Medical personnel dressed in personal protective equipment are seen outside the main COVID-19 treatment center at Kamuzu Central Hospital in Lilongwe, Malawi, Jan. 18, 2021.

Malawi says it is recruiting hundreds of healthcare workers to address a shortage as the country deals with a surge in COVID-19 cases. Healthcare workers welcome the move but say the government needs to do more than just hire more nurses.

Government statistics show that about 900 Malawian health workers are currently in quarantine after exposure to COVID-19. Ten of them have died.

Dr. Charles Mwansambo is secretary for the Ministry of Health.

Speaking during a televised presidential address on Sunday evening, he said to address the shortage, the government is attempting to recruit 1,380 new healthcare workers from various schools this week.

“So there are 219 workers for central hospitals, 150 workers for CHAM [Christian Health Association of Malawi] facilities and 377 for district hospitals. And we are also recruiting 634 interns,” he said.

Malawi is experiencing a lot of challenges under COVID-19, including a shortage of personal protective equipment or PPEs.

Mwansambo said Malawi has set aside about $1.2 million for the procurement of the PPEs.

“Districts where the pandemic is severe have been furnished with emergency treatment units. And our next step is to set up emergency treatment units in each of the remaining district with a bed capacity between 30 and 60," he said.

In an address Sunday night, Malawi President Lazarus Chakwera said he was concerned with an unprecedented rise in coronavirus cases.

“In the past seven days, we have confirmed a total of 6,675 new infections, which is an average of 953 confirmed infections per day.
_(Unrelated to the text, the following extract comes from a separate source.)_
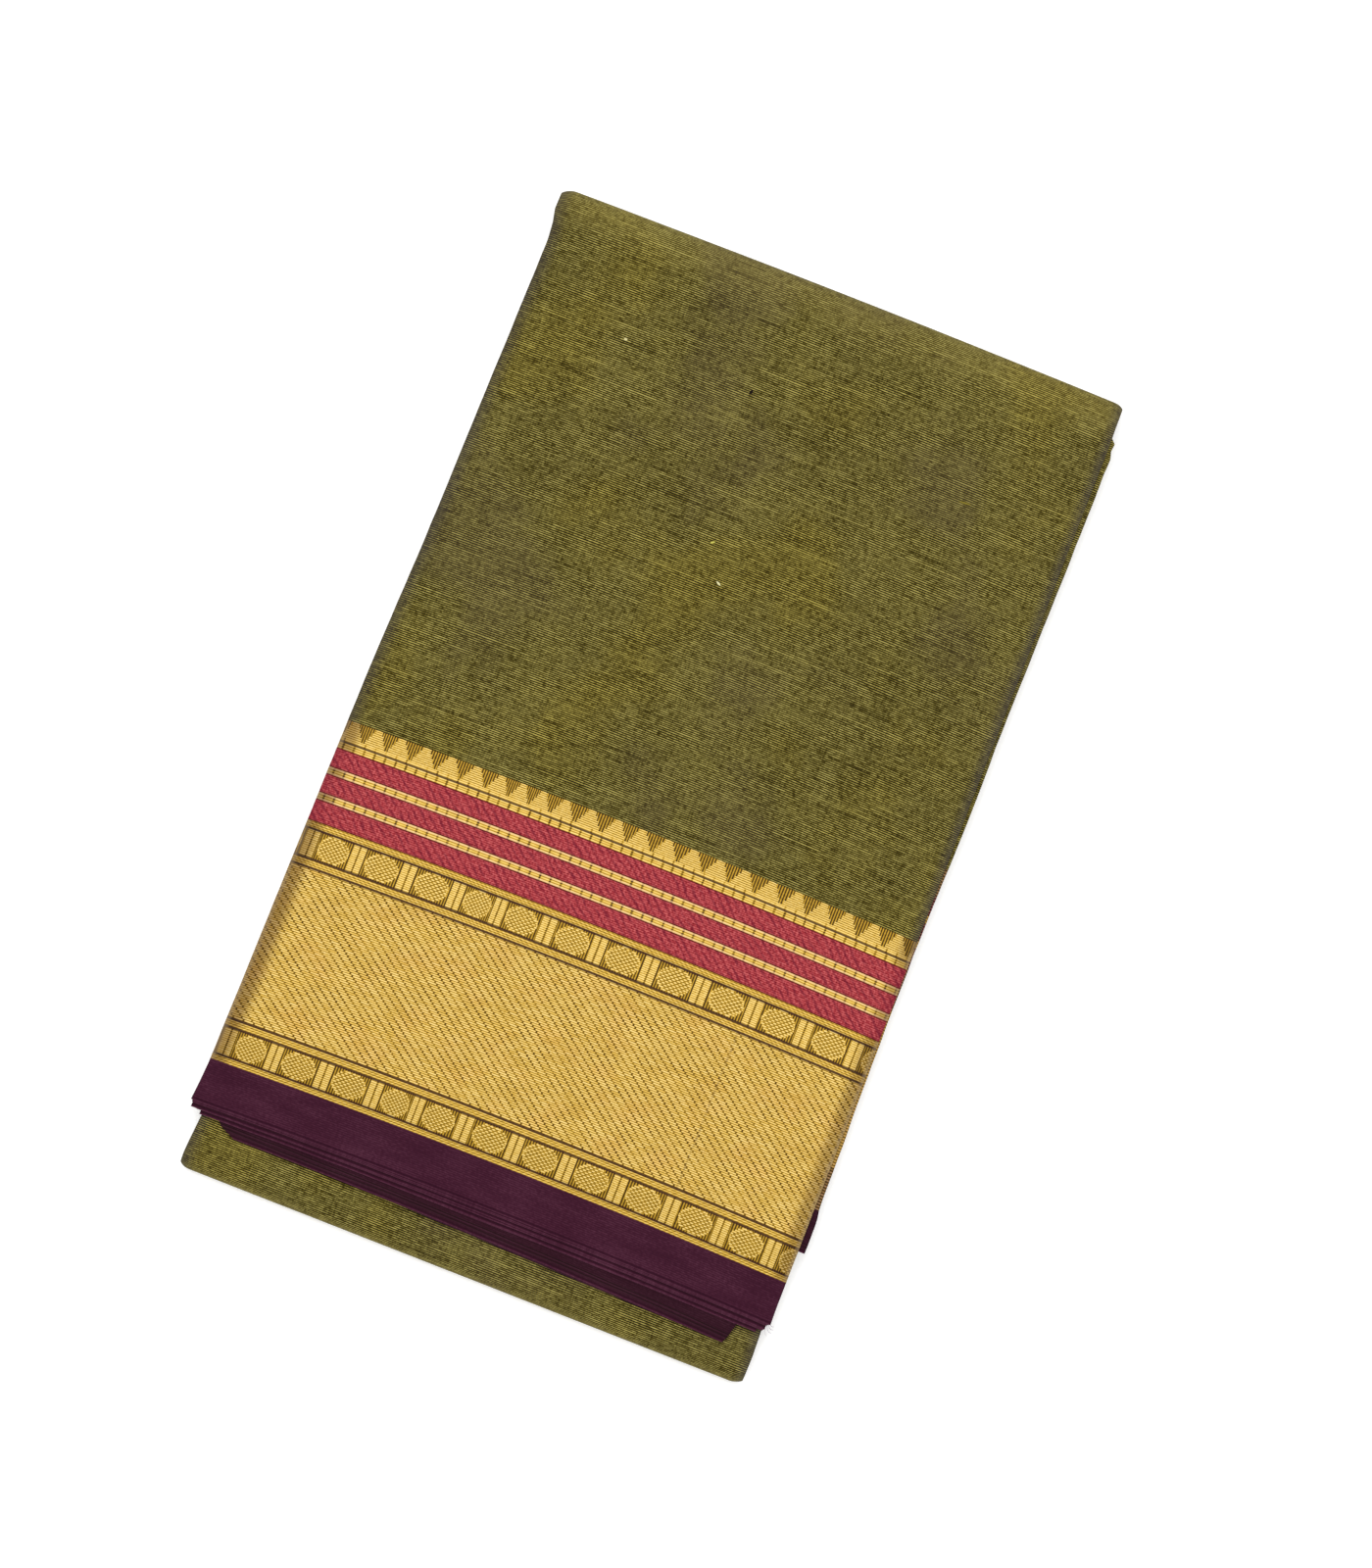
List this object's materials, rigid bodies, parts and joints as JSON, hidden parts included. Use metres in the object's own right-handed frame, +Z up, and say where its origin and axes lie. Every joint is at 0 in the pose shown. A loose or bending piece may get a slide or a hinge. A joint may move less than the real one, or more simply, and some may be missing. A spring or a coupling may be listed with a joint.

This means that the average daily number of new infections from this past week is double what it was the previous week," he said.

Chakwera also said in the past seven days, the daily average number of COVID-19 deaths was more than double what it was the previous week.

“Covid-19 deaths in the seven days between January 10th and 16th were 80, but in the seven days between January 17th and yesterday, the total was 170. The continued rise in new infections and new deaths over the past week means that the urgent directives I gave a week ago must continue to be implemented with uncommon speed," he said.

The directives included a nighttime curfew, suspension of schools and a recommendation that Malawians wear face masks.